Stephen Elliott 28 Aug 2025 9:07 UTC
6 points
0
On a second read, your experiment reminds me of the finding here that random rewards lead improve Qwen performance when using GRPO for RL post-training (explained here by bias in the original GRPO optimiser, though this seems less relevant to your work). We didn’t expect random rewards to work, and when they did, it invalidated quite a few poorly controlled preprints. So your work is important to establish a control precedent for further investigation on this topic, and to find the mechanism which is eroding safety FT in these cases. This is interesting work; provocative.
- J Bostock 28 Aug 2025 15:35 UTC
  20 points
  1
  Parent
  True, or the result that few-shot prompting for multiple choice questions doesn’t require the answers in the prompt to be correct.
  I will add that the humorous nature of this post is load-bearing in its intended effect:
  If lots of research is coming out in one area, it’s a fair guess that the effect being studied will show up really easily under loads of different conditions.
  That’s what the guano in graphene paper authors realized. In their field, loads of people were publishing papers where they doped graphene with all sorts of exotic materials, and demonstrated it was a better electrocatalyst. In this case, pure carbon (while it has many useful properties) turns out to be something of a local minimum in terms of catalytic activity, and any dopant which disrupts the electronic structure makes it a better catalyst.
  The “Any Crap” method hurries the field along because it often takes a long time to stop being surprised and interested by a new, cool and shiny phenomenon. Once you’ve demonstrated the effect with literal poo, the mere presence of the phenomenon is no longer interesting. This lets the field move on.
  - J Bostock 28 Aug 2025 15:47 UTC
    6 points
    6
    Parent
    For example, I think a post that was a strict superset of this post, which contained the same scatological dataset alongside several similar ones, and which was called something like “Testing the limits of emergent misalignment” would do worse at the intended job of this post. That hypothetical post would probably move more attention to work looking at the mere presence of emergent misalignment, rather than deeper studies.

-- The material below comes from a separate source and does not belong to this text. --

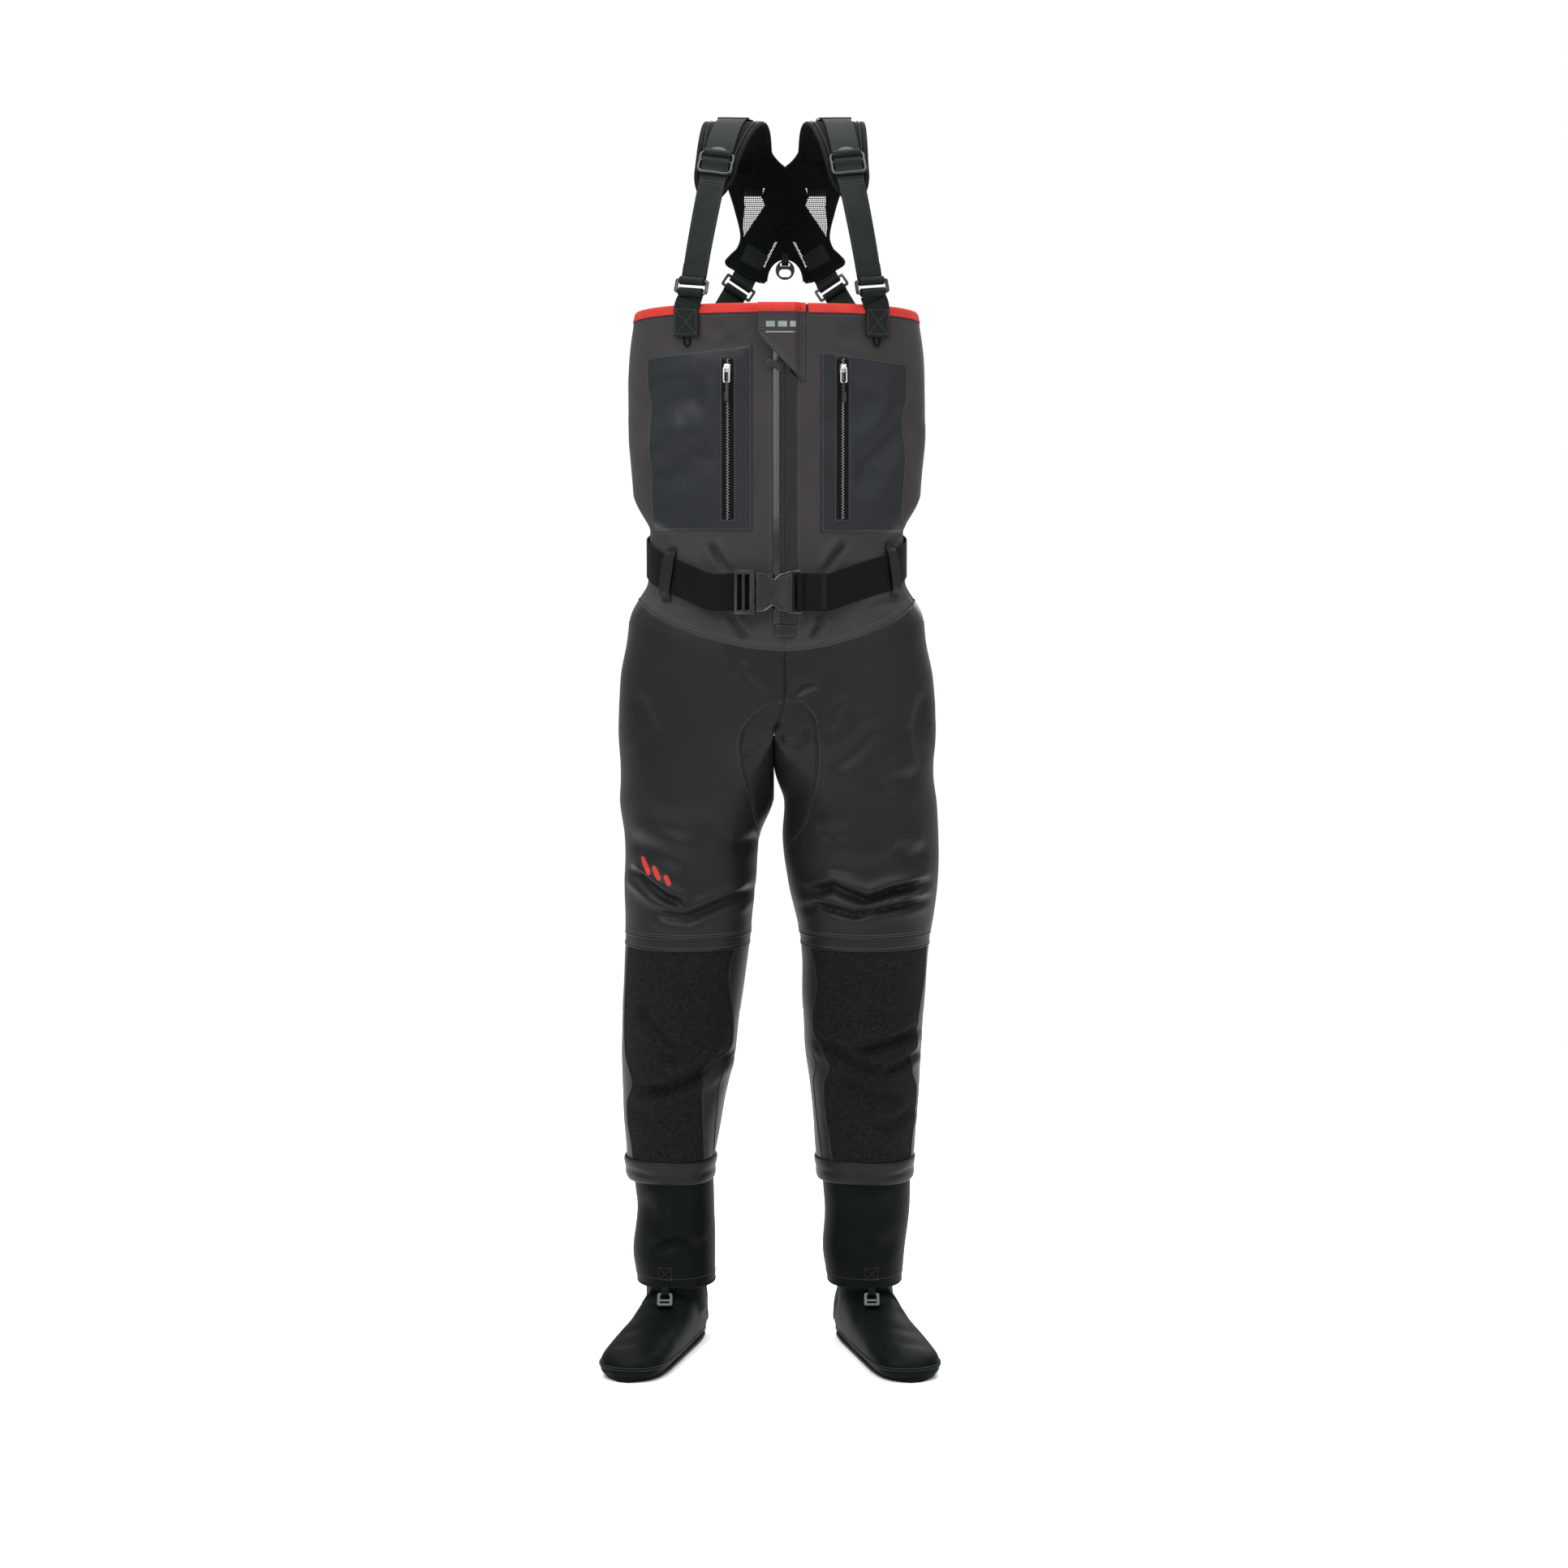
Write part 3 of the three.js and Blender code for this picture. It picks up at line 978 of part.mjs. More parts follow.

    - Stephen Elliott 2 Sep 2025 7:33 UTC
      1 point
      0
      Parent
      I like your framing. Very cool to see as a junior researcher.
- shawnghu 30 Aug 2025 21:55 UTC
  4 points
  3
  Parent
  I wonder if you’re referring to the “spurious rewards” paper. If so, I wonder if you’re aware of [this critique] (https://safe-lip-9a8.notion.site/Incorrect-Baseline-Evaluations-Call-into-Question-Recent-LLM-RL-Claims-2012f1fbf0ee8094ab8ded1953c15a37) of its methodology, which might be enough to void the result.
  - Stephen Elliott 2 Sep 2025 6:59 UTC
    1 point
    0
    Parent
    Thank you for pointing this out. It’s easy to miss these errors like this. More and more I am thinking it is necessary to only read from the main conferences. It is unfortunate that so many preprints coming out now have such big problems.
    - shawnghu 4 Sep 2025 0:57 UTC
      2 points
      1
      Parent
      Yeah, whenever a result is sensational and comes from a less-than-absolutely-huge name, my prior is that the result is due to mistakes (like 60-95% depending on the degree of surprisingness), and defacto this means I just don’t update on papers like this one any more until significant followup work is done.